Problem to solve
Copy every line with the string "from" in it.

--- Given records ---

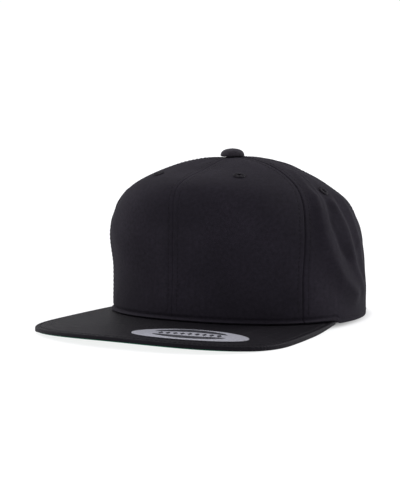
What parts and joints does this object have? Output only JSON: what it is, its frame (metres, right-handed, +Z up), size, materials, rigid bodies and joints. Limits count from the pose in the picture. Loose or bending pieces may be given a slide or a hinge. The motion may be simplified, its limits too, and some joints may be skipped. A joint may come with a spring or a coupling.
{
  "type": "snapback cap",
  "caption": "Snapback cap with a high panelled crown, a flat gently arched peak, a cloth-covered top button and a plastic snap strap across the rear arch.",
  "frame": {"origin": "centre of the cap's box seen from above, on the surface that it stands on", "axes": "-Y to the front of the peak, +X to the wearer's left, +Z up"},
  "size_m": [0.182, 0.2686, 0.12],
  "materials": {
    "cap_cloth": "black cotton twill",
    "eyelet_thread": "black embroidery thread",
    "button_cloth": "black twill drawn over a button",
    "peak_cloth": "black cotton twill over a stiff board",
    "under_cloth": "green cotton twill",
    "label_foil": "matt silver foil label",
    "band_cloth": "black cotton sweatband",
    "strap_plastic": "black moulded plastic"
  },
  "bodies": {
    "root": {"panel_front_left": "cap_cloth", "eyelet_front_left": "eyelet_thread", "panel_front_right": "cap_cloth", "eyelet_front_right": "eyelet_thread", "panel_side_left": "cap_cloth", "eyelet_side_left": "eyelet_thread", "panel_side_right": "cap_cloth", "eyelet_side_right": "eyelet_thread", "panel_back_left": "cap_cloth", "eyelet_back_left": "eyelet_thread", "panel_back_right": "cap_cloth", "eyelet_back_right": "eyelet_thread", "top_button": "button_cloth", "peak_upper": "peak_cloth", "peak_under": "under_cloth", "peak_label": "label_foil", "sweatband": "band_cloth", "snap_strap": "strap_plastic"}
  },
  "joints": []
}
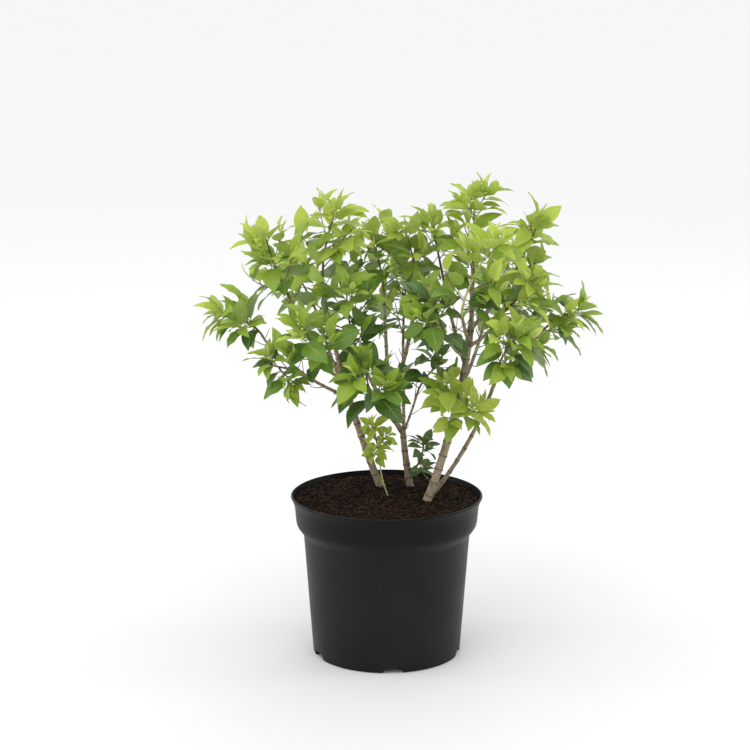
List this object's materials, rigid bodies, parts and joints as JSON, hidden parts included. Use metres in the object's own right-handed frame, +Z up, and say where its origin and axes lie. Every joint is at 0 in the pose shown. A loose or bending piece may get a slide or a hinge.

---
--- Given records ---

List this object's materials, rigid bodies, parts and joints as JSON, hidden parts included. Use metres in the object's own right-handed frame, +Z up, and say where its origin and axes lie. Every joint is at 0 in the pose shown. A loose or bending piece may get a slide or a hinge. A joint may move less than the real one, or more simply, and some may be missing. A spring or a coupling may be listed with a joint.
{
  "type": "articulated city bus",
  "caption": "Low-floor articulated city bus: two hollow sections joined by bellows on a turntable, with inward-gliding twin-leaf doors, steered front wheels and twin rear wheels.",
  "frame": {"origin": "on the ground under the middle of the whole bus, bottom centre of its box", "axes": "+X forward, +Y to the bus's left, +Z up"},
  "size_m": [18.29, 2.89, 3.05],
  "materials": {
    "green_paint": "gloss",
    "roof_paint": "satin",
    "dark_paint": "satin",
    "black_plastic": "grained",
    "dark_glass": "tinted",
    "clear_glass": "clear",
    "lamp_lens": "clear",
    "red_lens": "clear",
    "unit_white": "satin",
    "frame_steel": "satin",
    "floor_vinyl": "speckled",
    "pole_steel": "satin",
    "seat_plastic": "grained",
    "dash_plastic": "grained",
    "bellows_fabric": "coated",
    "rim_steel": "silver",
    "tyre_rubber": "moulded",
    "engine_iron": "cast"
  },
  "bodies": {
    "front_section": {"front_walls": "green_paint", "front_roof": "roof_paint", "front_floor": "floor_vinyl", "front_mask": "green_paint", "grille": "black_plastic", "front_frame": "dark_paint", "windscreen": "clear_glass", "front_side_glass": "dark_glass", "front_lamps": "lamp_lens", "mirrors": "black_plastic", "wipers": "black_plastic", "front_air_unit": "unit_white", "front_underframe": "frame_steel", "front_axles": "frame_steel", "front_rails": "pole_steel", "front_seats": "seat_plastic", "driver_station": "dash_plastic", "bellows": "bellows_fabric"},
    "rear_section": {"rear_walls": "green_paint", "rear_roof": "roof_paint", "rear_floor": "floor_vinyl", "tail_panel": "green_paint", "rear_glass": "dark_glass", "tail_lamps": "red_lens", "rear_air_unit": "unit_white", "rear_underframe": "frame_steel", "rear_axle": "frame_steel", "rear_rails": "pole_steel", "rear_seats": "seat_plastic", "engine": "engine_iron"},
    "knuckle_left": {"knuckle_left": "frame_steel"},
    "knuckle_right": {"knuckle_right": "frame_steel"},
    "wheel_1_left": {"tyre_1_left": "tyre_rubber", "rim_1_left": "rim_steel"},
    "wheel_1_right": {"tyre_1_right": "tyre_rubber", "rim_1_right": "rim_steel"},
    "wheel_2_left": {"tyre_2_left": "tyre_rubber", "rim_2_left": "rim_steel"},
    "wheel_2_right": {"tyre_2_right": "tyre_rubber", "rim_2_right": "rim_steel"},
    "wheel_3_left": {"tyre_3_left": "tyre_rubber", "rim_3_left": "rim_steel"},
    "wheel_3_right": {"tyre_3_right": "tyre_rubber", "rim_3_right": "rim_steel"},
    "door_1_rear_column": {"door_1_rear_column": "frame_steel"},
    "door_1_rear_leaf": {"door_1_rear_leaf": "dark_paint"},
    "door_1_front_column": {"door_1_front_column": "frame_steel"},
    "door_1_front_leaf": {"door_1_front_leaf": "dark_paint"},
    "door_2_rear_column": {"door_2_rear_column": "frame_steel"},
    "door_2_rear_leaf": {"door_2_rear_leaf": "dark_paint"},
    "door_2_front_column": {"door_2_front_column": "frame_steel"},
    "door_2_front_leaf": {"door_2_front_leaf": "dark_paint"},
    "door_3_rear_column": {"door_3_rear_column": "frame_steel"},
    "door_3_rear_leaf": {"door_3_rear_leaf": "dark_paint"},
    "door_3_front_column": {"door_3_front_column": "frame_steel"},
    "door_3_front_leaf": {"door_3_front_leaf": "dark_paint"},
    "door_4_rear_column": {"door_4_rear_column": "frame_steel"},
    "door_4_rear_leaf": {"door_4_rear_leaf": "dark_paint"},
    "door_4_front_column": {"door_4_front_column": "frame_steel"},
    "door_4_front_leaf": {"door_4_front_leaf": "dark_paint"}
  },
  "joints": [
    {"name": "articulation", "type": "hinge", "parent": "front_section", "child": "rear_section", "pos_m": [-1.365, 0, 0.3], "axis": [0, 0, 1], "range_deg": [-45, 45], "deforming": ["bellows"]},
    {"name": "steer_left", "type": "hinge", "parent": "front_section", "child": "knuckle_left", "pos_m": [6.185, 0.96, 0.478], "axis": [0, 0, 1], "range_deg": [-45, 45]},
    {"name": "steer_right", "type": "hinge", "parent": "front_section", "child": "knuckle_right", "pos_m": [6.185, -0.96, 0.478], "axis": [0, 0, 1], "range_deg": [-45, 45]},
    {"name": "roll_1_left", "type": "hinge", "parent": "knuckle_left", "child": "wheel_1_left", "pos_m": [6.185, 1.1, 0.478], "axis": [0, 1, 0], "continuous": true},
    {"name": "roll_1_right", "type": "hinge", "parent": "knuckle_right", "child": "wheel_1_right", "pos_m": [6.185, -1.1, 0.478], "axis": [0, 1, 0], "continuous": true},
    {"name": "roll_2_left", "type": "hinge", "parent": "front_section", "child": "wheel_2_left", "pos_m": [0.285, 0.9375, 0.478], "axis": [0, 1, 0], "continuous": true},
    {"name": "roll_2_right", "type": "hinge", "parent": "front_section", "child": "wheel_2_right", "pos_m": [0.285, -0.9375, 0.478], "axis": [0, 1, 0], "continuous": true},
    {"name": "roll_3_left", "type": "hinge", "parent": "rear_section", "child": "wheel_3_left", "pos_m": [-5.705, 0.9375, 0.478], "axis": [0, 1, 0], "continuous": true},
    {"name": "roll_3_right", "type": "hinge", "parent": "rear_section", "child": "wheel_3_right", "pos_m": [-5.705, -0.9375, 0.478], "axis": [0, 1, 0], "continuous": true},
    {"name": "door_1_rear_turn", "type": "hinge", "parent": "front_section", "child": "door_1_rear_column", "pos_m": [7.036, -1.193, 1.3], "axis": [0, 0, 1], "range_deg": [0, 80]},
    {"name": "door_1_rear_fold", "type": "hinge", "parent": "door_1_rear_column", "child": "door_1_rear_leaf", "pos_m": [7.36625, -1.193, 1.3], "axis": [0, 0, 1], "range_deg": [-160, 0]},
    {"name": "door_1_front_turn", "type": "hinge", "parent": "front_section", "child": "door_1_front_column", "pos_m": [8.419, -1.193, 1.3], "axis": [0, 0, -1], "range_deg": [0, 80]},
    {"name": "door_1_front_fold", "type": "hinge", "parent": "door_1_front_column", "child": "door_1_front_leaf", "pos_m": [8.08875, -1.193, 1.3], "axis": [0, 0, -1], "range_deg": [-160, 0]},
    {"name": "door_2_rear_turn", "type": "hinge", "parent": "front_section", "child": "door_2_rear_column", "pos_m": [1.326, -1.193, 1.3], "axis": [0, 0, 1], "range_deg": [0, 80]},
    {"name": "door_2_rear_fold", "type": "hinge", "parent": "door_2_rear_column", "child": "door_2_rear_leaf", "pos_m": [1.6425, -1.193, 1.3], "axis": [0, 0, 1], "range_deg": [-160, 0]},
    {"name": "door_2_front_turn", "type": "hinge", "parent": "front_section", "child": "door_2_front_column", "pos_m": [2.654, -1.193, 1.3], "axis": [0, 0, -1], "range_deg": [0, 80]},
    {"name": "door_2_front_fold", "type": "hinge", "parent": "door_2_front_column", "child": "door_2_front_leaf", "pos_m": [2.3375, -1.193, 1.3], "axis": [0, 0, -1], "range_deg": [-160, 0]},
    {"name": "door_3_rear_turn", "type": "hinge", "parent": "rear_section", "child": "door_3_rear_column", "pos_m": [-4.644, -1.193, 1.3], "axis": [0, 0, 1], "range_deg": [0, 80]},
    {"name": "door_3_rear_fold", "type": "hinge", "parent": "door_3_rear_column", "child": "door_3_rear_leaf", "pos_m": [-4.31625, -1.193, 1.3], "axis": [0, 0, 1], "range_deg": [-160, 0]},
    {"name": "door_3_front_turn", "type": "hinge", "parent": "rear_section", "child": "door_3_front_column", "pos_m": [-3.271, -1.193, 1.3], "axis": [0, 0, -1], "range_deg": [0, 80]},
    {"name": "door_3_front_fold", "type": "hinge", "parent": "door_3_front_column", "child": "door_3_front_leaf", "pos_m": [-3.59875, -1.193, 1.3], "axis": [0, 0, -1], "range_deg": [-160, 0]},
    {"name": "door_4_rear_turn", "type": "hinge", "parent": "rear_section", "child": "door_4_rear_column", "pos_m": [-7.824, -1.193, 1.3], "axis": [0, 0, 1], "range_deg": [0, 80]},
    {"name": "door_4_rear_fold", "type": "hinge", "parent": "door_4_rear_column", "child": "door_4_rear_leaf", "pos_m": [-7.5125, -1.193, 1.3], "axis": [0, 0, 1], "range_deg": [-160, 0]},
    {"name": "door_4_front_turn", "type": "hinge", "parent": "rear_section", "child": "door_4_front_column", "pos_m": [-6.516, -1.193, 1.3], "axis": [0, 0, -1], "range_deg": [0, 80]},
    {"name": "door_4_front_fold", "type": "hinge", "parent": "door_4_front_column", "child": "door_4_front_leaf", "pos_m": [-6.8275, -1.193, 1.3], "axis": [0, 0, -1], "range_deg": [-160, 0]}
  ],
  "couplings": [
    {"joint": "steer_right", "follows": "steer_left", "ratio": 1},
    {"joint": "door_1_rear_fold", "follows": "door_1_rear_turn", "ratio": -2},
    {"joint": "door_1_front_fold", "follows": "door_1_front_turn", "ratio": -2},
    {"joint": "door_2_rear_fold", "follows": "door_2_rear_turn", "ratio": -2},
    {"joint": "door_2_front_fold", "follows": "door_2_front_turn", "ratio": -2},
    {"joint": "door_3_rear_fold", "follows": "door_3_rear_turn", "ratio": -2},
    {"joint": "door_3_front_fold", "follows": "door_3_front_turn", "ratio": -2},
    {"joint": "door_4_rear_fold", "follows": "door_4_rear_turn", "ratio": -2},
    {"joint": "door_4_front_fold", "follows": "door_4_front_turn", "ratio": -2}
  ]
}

---

Exercise response
What parts and joints does this object have? Output only JSON: what it is, its frame (metres, right-handed, +Z up), size, materials, rigid bodies and joints. Limits count from the pose in the picture. Loose or bending pieces may be given a slide or a hinge. The motion may be simplified, its limits too, and some joints may be skipped. A joint may come with a spring or a coupling.
  "frame": {"origin": "centre of the cap's box seen from above, on the surface that it stands on", "axes": "-Y to the front of the peak, +X to the wearer's left, +Z up"},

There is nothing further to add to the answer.